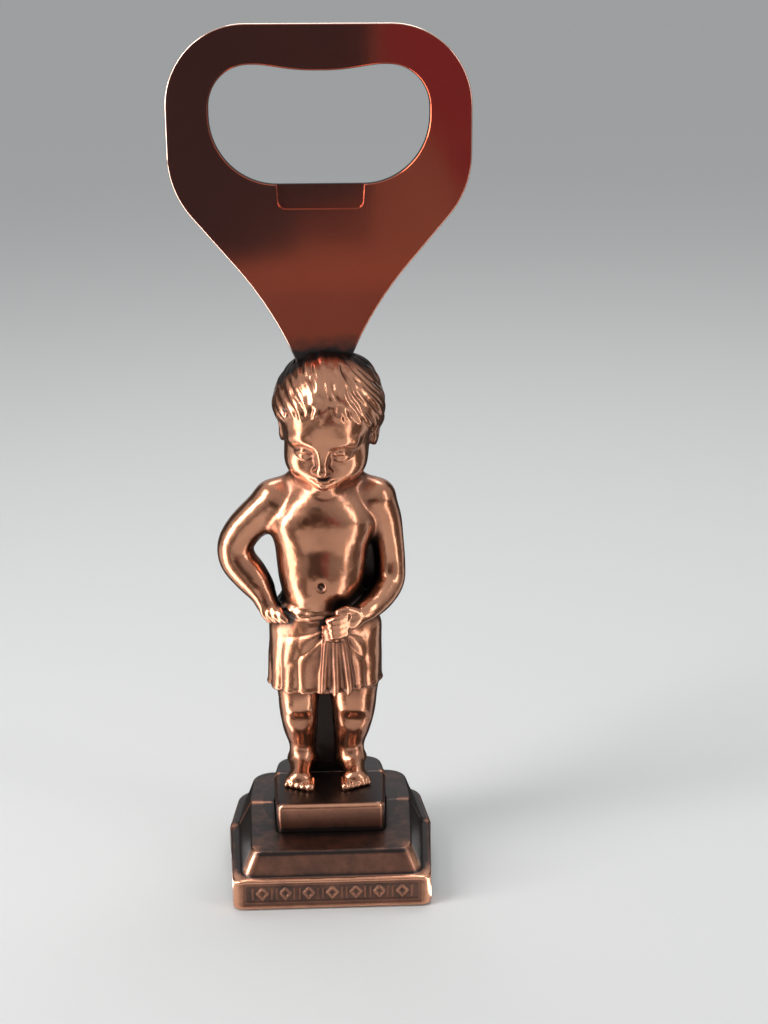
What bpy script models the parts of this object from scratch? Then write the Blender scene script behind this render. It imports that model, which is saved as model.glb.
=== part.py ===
"""Souvenir bottle opener: a stamped steel opener plate pinned into the head of a cast
figure, whose plinth is screwed down onto a hollow stepped base with a felt pad.

Row frame: metres, +Z up, the figure faces -Y, the origin is at the centre of the
bounding box's bottom face. The plate and both castings' parting line lie in the
plane y = PARTING_Y.
"""

import math

import bmesh
import bpy
from mathutils import Matrix, Vector

MM = 0.001
GAP = 0.3 * MM  # clearance between neighbouring pieces

HEIGHT = 130.0 * MM
PARTING_Y = 1.8 * MM

# Opener plate: one stamping, its tang runs down into the head.
PLATE_THICK = 1.8 * MM
PLATE_HALF_WIDTH = 21.8 * MM
PLATE_TOP_RADIUS = 11.5 * MM
PLATE_LOW_CORNER_Z = 107.0 * MM
PLATE_LOW_RADIUS = 13.4 * MM
PLATE_WAIST = (7.8 * MM, 90.6 * MM)
PLATE_WAIST_RADIUS = 52.0 * MM
PLATE_EDGE_BEVEL = 0.25 * MM
TANG_HALF_WIDTH = 4.1 * MM
TANG_END_HALF_WIDTH = 3.2 * MM
TANG_SHOULDER_Z = 82.4 * MM
TANG_END_Z = 69.5 * MM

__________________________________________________

| Task details |
Quote the whole listing above, leaving nothing out.

| Result of the task |
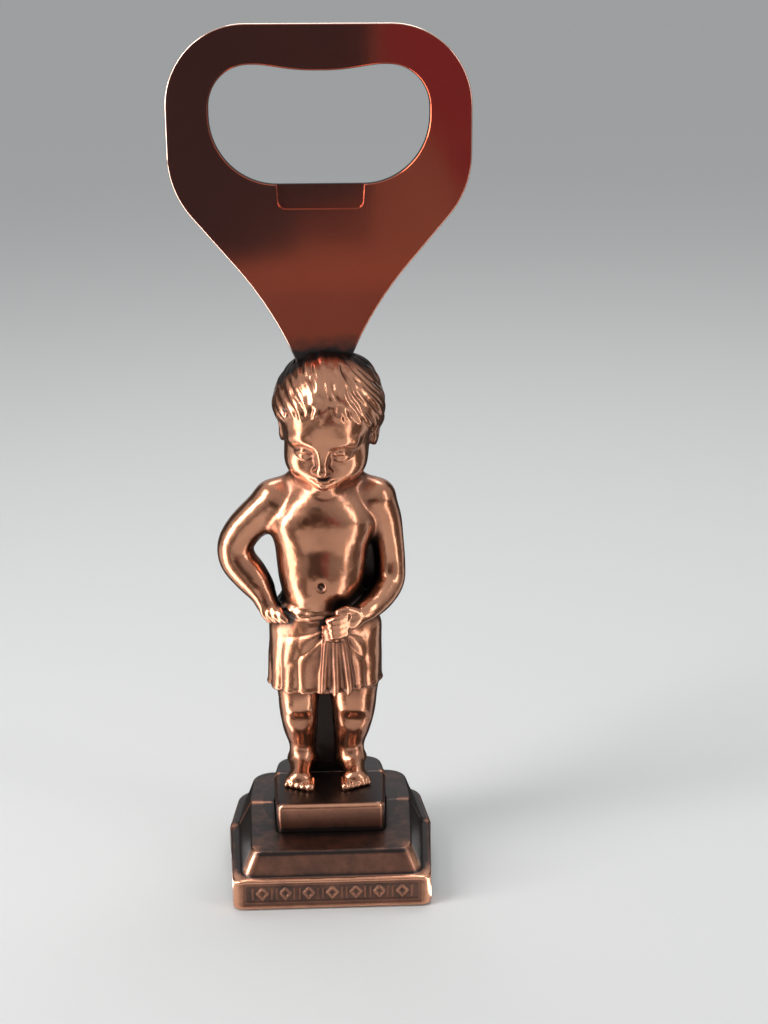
What bpy script models the parts of this object from scratch? Then write the Blender scene script behind this render. It imports that model, which is saved as model.glb.
=== part.py ===
"""Souvenir bottle opener: a stamped steel opener plate pinned into the head of a cast
figure, whose plinth is screwed down onto a hollow stepped base with a felt pad.

Row frame: metres, +Z up, the figure faces -Y, the origin is at the centre of the
bounding box's bottom face. The plate and both castings' parting line lie in the
plane y = PARTING_Y.
"""

import math

import bmesh
import bpy
from mathutils import Matrix, Vector

MM = 0.001
GAP = 0.3 * MM  # clearance between neighbouring pieces

HEIGHT = 130.0 * MM
PARTING_Y = 1.8 * MM

# Opener plate: one stamping, its tang runs down into the head.
PLATE_THICK = 1.8 * MM
PLATE_HALF_WIDTH = 21.8 * MM
PLATE_TOP_RADIUS = 11.5 * MM
PLATE_LOW_CORNER_Z = 107.0 * MM
PLATE_LOW_RADIUS = 13.4 * MM
PLATE_WAIST = (7.8 * MM, 90.6 * MM)
PLATE_WAIST_RADIUS = 52.0 * MM
PLATE_EDGE_BEVEL = 0.25 * MM
TANG_HALF_WIDTH = 4.1 * MM
TANG_END_HALF_WIDTH = 3.2 * MM
TANG_SHOULDER_Z = 82.4 * MM
TANG_END_Z = 69.5 * MM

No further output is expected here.